*What is asked*: Review the lines that follow and copy each one that contains the word "Blender".

__________

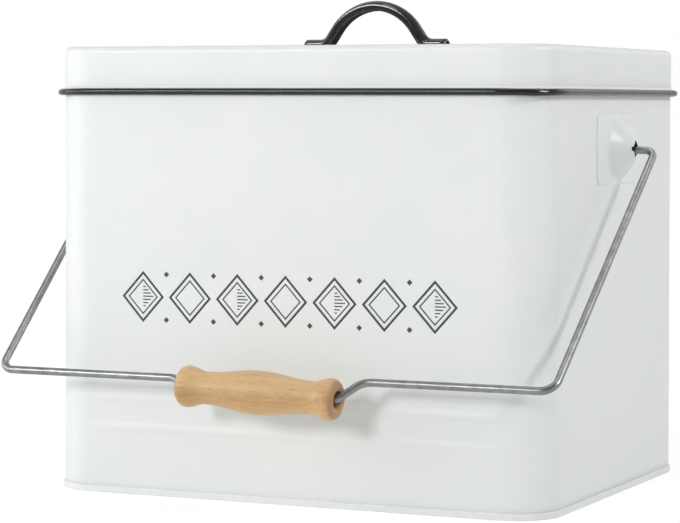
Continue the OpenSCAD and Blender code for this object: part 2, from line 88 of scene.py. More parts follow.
def camera_axes(yaw, pitch, roll):
    """Right, up and backward vectors of a camera that is turned, then tilted, then rolled."""
    forward = np.array([-math.sin(yaw), math.cos(yaw), 0.0])
    right = np.array([math.cos(yaw), math.sin(yaw), 0.0])
    up = np.array([0.0, 0.0, 1.0])
    ahead = forward * math.cos(pitch) + up * math.sin(pitch)
    above = -forward * math.sin(pitch) + up * math.cos(pitch)
    return (right * math.cos(roll) + above * math.sin(roll),
            -right * math.sin(roll) + above * math.cos(roll),
            -ahead)


camera_data = bpy.data.cameras.new("camera")
camera_data.sensor_width = 36
camera_data.lens = 36 * focal_px / frame_px[0]
camera_data.shift_x = (frame_px[0] / 2 - centre_px[0]) / frame_px[0]
camera_data.shift_y = (centre_px[1] - frame_px[1] / 2) / frame_px[0]
camera = bpy.data.objects.new("camera", camera_data)
bpy.context.scene.collection.objects.link(camera)
turned = Matrix(np.array(camera_axes(camera_yaw, camera_pitch, camera_roll)).T.tolist()).to_4x4()
camera.matrix_world = Matrix.Translation(camera_place) @ turned
bpy.context.scene.camera = camera
print("lens", round(camera_data.lens, 1), "mm")

# %% [markdown]
# A surface here is a grid of points. The helper turns the grid into quads with index arithmetic,
# so that no loop runs over vertices, and it can close the grid in either direction: a wall round
# the box is closed both ways, a tube only round its section. A grid that isn't closed gets its
# ends shut with one face each, because an open shell has no inside.

# %% A mesh from a grid of points
def grid_faces(rows, columns, close_rows, close_columns):
    """Quads of a grid, each as (i, j), (i + 1, j), (i + 1, j + 1), (i, j + 1)."""
    i, j = np.meshgrid(np.arange(rows if close_rows else rows - 1),
                       np.arange(columns if close_columns else columns - 1), indexing="ij")
    i, j = i.ravel(), j.ravel()
    i2, j2 = (i + 1) % rows, (j + 1) % columns
    return np.stack([i * columns + j, i2 * columns + j, i2 * columns + j2, i * columns + j2], 1)


def surface(name, points, body, close_rows=False, close_columns=False, cap_rows=False,
            uv=None, flip=False):
    """Piece whose vertices are a (rows, columns, 3) array in millimetres. Its faces point to the
    side from which rows run right when columns run up, or to the other side with flip."""
    rows, columns, _ = points.shape
    quads = grid_faces(rows, columns, close_rows, close_columns)
    faces = quads.tolist()
    if cap_rows:
        faces.append(list(range(columns)))
        faces.append(list(range((rows - 1) * columns, rows * columns))[::-1])
    if flip:
        faces = [f[::-1] for f in faces]
    mesh = bpy.data.meshes.new(name)
    mesh.from_pydata((points.reshape(-1, 3) * mm).tolist(), [], faces)
    if uv is not None:
        layer = mesh.uv_layers.new(name="along")
        corner = np.empty(len(mesh.loops), dtype=np.int32)
        mesh.loops.foreach_get("vertex_index", corner)
        layer.data.foreach_set("uv", uv.reshape(-1, 2)[corner].astype(np.float32).ravel())
    mesh.shade_smooth()
    mesh.validate()
    piece = bpy.data.objects.new(name, mesh)
    bpy.context.scene.collection.objects.link(piece)
    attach(piece, body)
    print(name, "faces", len(mesh.polygons))
    return piece


print("quads in a grid of 3 by 4 points:", len(grid_faces(3, 4, False, False)))

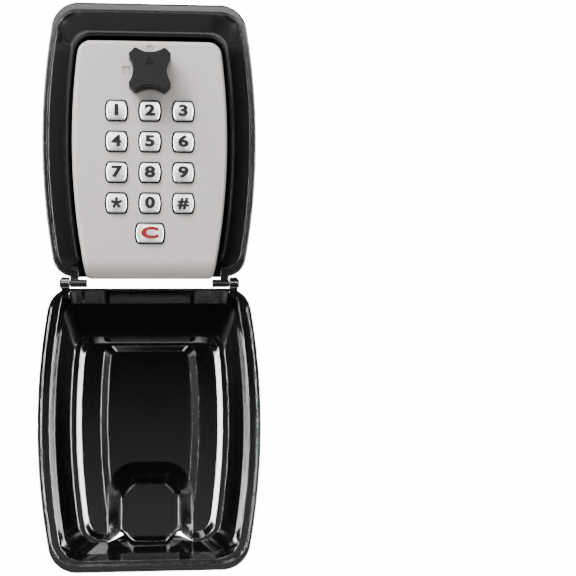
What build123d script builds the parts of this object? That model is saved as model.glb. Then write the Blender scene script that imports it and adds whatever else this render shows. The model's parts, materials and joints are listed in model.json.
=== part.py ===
from build123d import *
import os
from math import cos, pi, radians, sin, sqrt

# Wall-mounted key safe with a push-button lock, in millimetres.
# X is to the right, Z is up, and the front faces -Y. The wall is the plane y = 0.
# The origin is the centre of the wall-bolt pattern. A depth is a distance in front of the wall.

# Outline of the case
SIDE_BOW = 350.0
CASE_HALF_WIDTH = 54.0
CASE_HALF_HEIGHT = 69.25
CASE_CORNER = 14.0
CASE_FOOT_CORNER = 11.0
RIM_DEPTH = 40.0
SKIRT_WALL = 2.5
RIM_EDGE_ROUND = 0.9
FRAME_BACK_GAP = 0.3

# Dish of the weather frame, from its rim down to the opening round the door
RIM_SIDE_WIDTH = 3.4
RIM_TOP_WIDTH = 4.8
GROOVE_OUTER = 0.9
GROOVE_INNER = 0.4
GROOVE_DEPTH = 0.4
DISH_SLOPE = 7.1
DISH_TOP_SLOPE = 7.9
DISH_FOOT_SLOPE = 1.5
DISH_CORNER = 8.7
DISH_FLOOR_DEPTH = 31.8
DISH_WALL = 2.5
LIP_WIDTH = 2.9
LIP_ROUND = 2.0
LIP_SKIRT = 6.0

# Foot of the weather frame, cut open for the lower end of the door
FOOT_SIDE_LEDGE = 4.8
FOOT_TOP_RISE = 2.9
FOOT_DEPTH = 18.6
FOOT_WALL = 2.0

# Key box
BOX_SIDE_GAP = 1.3
BOX_TOP_GAP = 4.65
BOX_FLOOR_RISE = 9.8
BOX_OPEN_CORNER = 6.0
BOX_WALL = 2.8
BOX_BACK = 2.5
BOX_EDGE_DEPTH = 31.0
FLANGE_GAP = 0.3
APRON_HALF_WIDTH = 17.8
APRON_DROP = 4.0
APRON_THICKNESS = 2.5
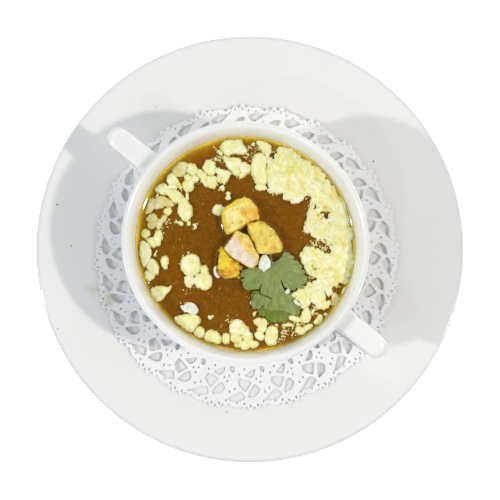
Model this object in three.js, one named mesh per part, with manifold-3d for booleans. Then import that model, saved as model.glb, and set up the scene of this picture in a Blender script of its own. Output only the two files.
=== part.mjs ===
// A white two-handled porcelain cup of chicken soup. It stands on a paper lace doily on a flat plate.
// The soup carries cubes of chicken, a coriander leaf and a wreath of pale curds.
// Millimetres, +Z up. The origin is the middle of the plate's underside, and the handles lie along X.
import * as THREE from 'three';
import { mergeGeometries, mergeVertices } from 'three/addons/utils/BufferGeometryUtils.js';
import Module from 'manifold-3d';

const wasm = await Module();
wasm.setup();

// Driving dimensions
const plateRadius = 112.9;
const plateHeight = 15;
const plateThickness = 4.6;
const plateWellHeight = 7;
const plateWellRadius = 72;
const plateFootRadius = 60;
const plateFootWidth = 4;

const doilyRadius = 81;
const doilyThickness = 0.3;
const doilyUnits = 24;
const doilyBeads = 4;
const doilyFlatRadius = 36;
const doilyLift = 2.8;

const cupRadius = 60;
const cupHeight = 58;
const cupLip = 2.4;
const cupFootRadius = 31;
const cupFootHeight = 2.5;
const cupFloor = 7.2;
const soupDepth = 47;
// The cup went a little oval in the kiln, by this share and this far round from the handles.
const ovalShare = 0.0157;
const ovalTurn = THREE.MathUtils.degToRad(9.6);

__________

*Full solution*:
Continue the OpenSCAD and Blender code for this object: part 2, from line 88 of scene.py. More parts follow.
What build123d script builds the parts of this object? That model is saved as model.glb. Then write the Blender scene script that imports it and adds whatever else this render shows. The model's parts, materials and joints are listed in model.json.
Model this object in three.js, one named mesh per part, with manifold-3d for booleans. Then import that model, saved as model.glb, and set up the scene of this picture in a Blender script of its own. Output only the two files.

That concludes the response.